EXERCISE GOAL
Find how many lines of the listing include the string "names", and report only that figure.

GIVEN MATERIAL
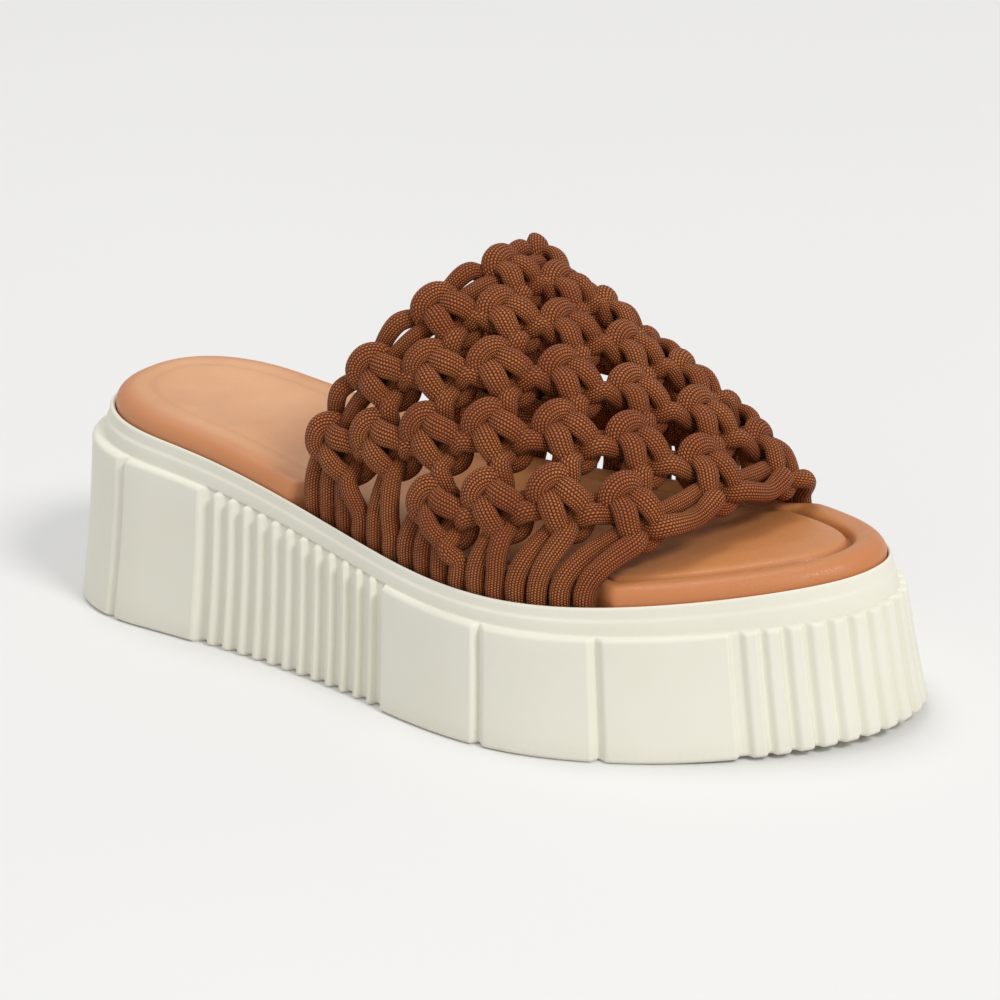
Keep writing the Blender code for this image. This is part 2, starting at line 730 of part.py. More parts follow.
def main():
    for obj in list(bpy.data.objects):
        bpy.data.objects.remove(obj, do_unlink=True)
    collection = bpy.data.collections.new("platform_sandal")
    bpy.context.scene.collection.children.link(collection)
    make_object("sole", sole_shape(), collection)
    make_object("footbed", footbed_shape(), collection)
    make_object("upper", upper_shape(), collection)


main()
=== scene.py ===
"""Looks of a right platform sandal: moulded sole, padded leather footbed and a band of knotted cord.

Toe to +X, lateral side to -Y, floor at z = 0, metres.
"""

import math

import bmesh
import bpy
import numpy as np
from mathutils import Matrix, Vector


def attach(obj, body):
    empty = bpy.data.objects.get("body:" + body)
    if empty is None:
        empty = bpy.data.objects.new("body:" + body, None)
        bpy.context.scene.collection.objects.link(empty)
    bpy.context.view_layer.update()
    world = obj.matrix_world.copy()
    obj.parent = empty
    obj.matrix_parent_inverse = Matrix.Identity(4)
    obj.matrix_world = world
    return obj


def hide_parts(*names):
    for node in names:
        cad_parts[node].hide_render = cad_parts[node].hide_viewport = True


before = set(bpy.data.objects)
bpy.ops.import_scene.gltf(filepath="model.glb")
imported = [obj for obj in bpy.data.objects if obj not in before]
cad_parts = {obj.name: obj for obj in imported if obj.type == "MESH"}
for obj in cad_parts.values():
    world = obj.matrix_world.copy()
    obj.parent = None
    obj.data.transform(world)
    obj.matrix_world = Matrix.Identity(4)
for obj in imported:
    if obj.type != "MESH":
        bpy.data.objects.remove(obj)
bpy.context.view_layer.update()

# Sizes of the last and of the platform, as in the CAD
FOOTBED_LENGTH = 0.250
PLAN_WIDTH = 0.098
HEEL_HEIGHT = 0.0575
INSTEP_HEIGHT = 0.0670
CLEARANCE = 0.0003
PLAN = (
    (0.00, 0.000, 0.302),
    (0.20, -0.038, 0.301),
    (0.45, -0.055, 0.379),
    (0.70, 0.001, 0.524),
    (1.00, 0.067, 0.420),
)
HEEL_ROUND = 0.16
HEEL_ROUND_POWER = 2.33
TOE_ROUND = 0.49
TOE_ROUND_POWER = 2.22
RIM = ((0.00, 1.000), (0.25, 0.904), (0.50, 0.730), (0.70, 0.666), (1.00, 0.772))
SIDE_REACH = 0.007
LEDGE_DROP = 0.0090
SIDE = (
    (0.00, 1.00, 0.88, 0.97),
    (0.30, 0.62, 0.66, 0.89),
    (0.50, 0.66, 0.60, 0.84),
    (0.70, 0.96, 0.76, 0.80),
    (1.00, 0.74, 0.66, 1.07),
)
TOE_SPRING = 0.0030
TOE_SPRING_START = 0.80
MIN_LEDGE = 0.0036

# Camera of the photo, fitted to both shoes, then aimed at the one shoe
CAMERA_PLACE = (0.6830, -0.8191, 0.4193)
CAMERA_FORWARD = (-0.5475, 0.7761, -0.3128)
CAMERA_ROLL = -1.82
CAMERA_AZIMUTH = 35.2
CAMERA_ELEVATION = 18.23
PHOTO_FOCAL = 2680.0
PHOTO_MIDDLE = 500.0
PHOTO_AIM = (314.0, 568.0)
SENSOR_WIDTH = 36.0
ZOOM = 1.53


def spline(table, column, where):
    """Natural cubic spline through one column of a table, at the stations asked for."""
    xs = np.array([row[0] for row in table])
    ys = np.array([row[column] for row in table])
    gaps = np.diff(xs)
    slopes = np.diff(ys) / gaps
    count = len(xs)
    system = np.eye(count)
    right = np.zeros(count)
    for i in range(1, count - 1):
        system[i, i - 1] = gaps[i - 1]
        system[i, i] = 2.0 * (gaps[i - 1] + gaps[i])
        system[i, i + 1] = gaps[i]
        right[i] = 6.0 * (slopes[i] - slopes[i - 1])
    bends = np.linalg.solve(system, right)
    where = np.asarray(where, dtype=float)
    i = np.clip(np.searchsorted(xs, where) - 1, 0, count - 2)
    before = where - xs[i]
    after = xs[i + 1] - where
    curve = (bends[i] * after**3 + bends[i + 1] * before**3) / (6.0 * gaps[i])
    line = (ys[i] / gaps[i] - bends[i] * gaps[i] / 6.0) * after
    return curve + line + (ys[i + 1] / gaps[i] - bends[i + 1] * gaps[i] / 6.0) * before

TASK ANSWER
2